I question when you have a to do list, are you writing next to each item how long it will take, and over what time you must complete it? If the answer is no, then it is time to reset your default way of working and consider a movement of “to do lists” or “task lists” into a diary where time allocation can occur, as per the example shown herein.

Taking this time management approach will help you to shift from fighting fires and buckling under the pressure of perceptions of tasks being urgent, to that of ones which are not urgent but are important, for you to be working through. It will also help you to articulate to others the expectations and the boundaries at which you work within.

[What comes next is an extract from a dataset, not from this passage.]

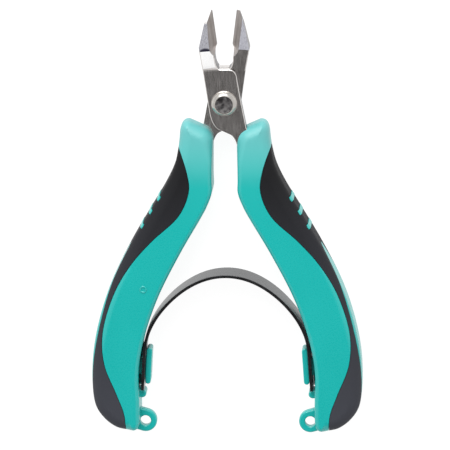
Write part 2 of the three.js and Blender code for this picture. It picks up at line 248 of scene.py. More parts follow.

TOP TIP: Ditch the “task list,” and “Diarise the do-list,” oh and allow for “wriggle room” in your diary, this gives you breathing space to make

So many meetings, are they a waste of time? To help you better understand whether you should attend as many meetings as you do ask yourself this question: “Does the meeting invite have an agenda?” If the answer is no, do not accept the invite until it does. Why recommend you take this stance? How can you make an informed decision about where best to place your time if you are not cited on the topics and agenda items, to know whether you can contribute and thus give value or indeed take value from attending. Meetings, that run over, that are not being chaired properly, do you stay in them and continue to eat into more of your time, when you were given a meeting time and feel bad for leaving early, when you are leaving at the time the chair was meant to close the meeting.

According to research the average meeting lasts for two hours, and many have at least one meeting a day in their diary, which means for a whole-time member of staff they spend 26.66% of their working week, in meetings, challenge yourself on whether this is you and whether they are worth giving up over a quarter of your weekly time for.

TOP TIP: A way to help you understand whether you should be attending meetings or not, is to do the maths quite simply on the cost of your attendance, and that of colleagues in local meetings, and to ask the question if the cost was worth its return on investment?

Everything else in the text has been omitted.